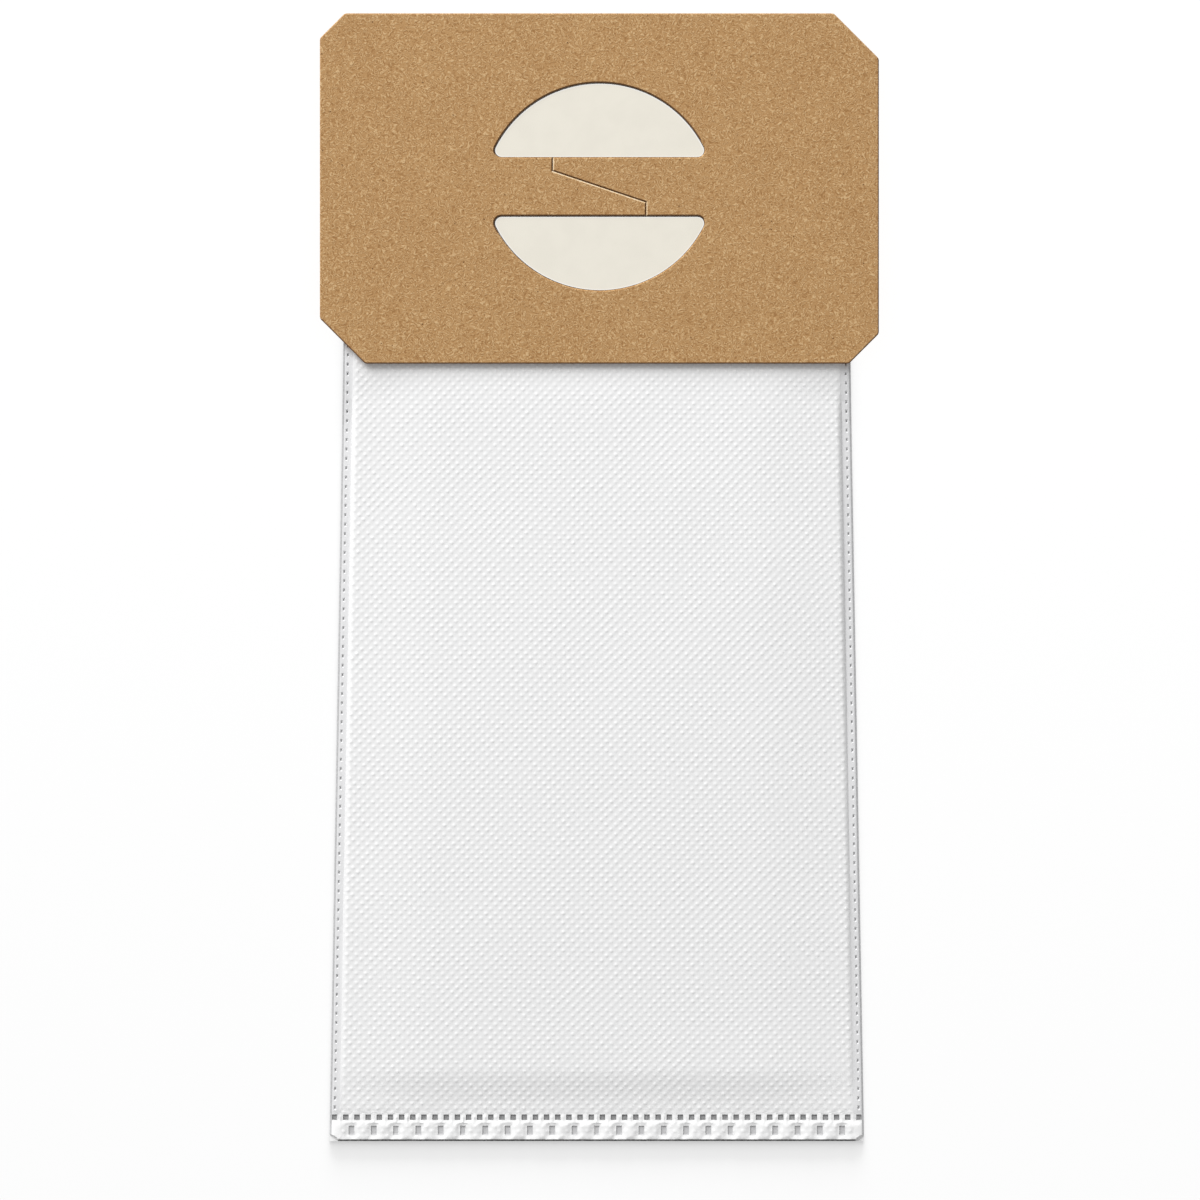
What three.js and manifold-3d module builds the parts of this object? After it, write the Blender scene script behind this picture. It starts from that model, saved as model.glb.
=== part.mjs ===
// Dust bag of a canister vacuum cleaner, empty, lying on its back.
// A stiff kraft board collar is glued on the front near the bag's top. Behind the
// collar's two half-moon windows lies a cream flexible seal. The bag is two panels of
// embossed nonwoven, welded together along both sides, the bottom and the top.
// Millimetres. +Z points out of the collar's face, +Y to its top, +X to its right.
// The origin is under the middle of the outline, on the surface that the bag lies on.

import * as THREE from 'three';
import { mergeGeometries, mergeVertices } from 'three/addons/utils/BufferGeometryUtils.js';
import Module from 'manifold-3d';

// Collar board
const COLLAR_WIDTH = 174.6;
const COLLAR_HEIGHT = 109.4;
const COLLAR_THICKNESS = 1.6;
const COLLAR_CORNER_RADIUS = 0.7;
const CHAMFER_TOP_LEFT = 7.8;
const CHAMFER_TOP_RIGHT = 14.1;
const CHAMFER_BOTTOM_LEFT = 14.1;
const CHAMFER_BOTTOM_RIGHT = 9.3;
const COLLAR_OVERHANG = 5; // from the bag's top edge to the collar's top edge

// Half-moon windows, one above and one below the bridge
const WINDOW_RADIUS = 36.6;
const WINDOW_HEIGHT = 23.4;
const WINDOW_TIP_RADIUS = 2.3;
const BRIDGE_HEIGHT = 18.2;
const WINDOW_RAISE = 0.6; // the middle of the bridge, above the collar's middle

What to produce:
Give only the number of lines in the material above where the string "manifold" appears.

The completed task:
2